Коляда — это удивительное сочетание тиражности и оригинальности. Могу понять театральных критиков, которые на него не ходят: смотреть бесчисленные спектакли-камлания, сделанные по схожему лекалу, не всех тянет. Но тогда ты можешь пропустить в огромной куче продукции, скажем, талантливую молодежную работу руководимого Колядой же Центра современной драматургии вроде «Мне мое солнышко больше не светит» петербургских авторов Алексея Забегина и Владимира Антипова. Или старую, но не стареющую бенефисную вещь той же Тамары Зиминой «Девушка моей мечты». Или совсем новую пьесу и постановку «Бы» Дмитрия Соколова о женщине, накануне собственного 60-летия встречающей четырех своих сыновей, которых почему-то всех зовут Сергеями: это призраки не рожденных ею из-за абортов детей.
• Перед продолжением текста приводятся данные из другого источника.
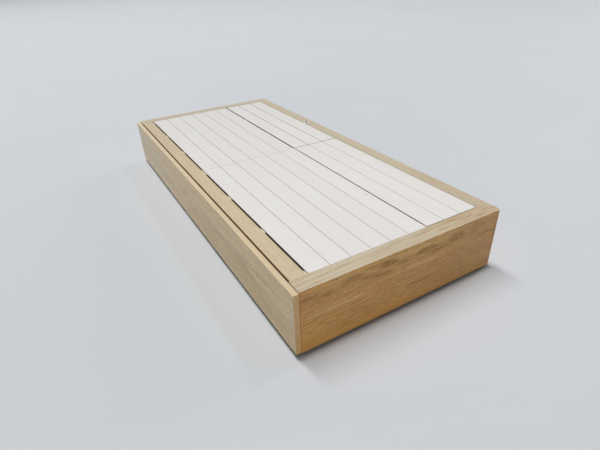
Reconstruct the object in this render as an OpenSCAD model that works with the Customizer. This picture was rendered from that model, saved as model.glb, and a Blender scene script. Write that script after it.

Тема бездетности и безлюбности — жизни без любви, без понимания, без сочувствия — сейчас особенно тревожит молодых драматургов. По крайней мере в той версии молодежной драматургии, что преподносит нам Коляда. Он, в отличие от госпожи Мизулиной, ничего тебе не запрещает — просто показывает трагический крах жизни, не породившей новой жизни, и от этого сжимается сердце.
Да уже сама чудовищная плодовитость Коляды достойна изумления. Его энергия брызжет и заражает. И это хорошо, особенно в пору столь модного кризисного уныния. Завершить эти заметки хочу по-частушечному, в духе его пьес: смотри Коляду — повышает либиду.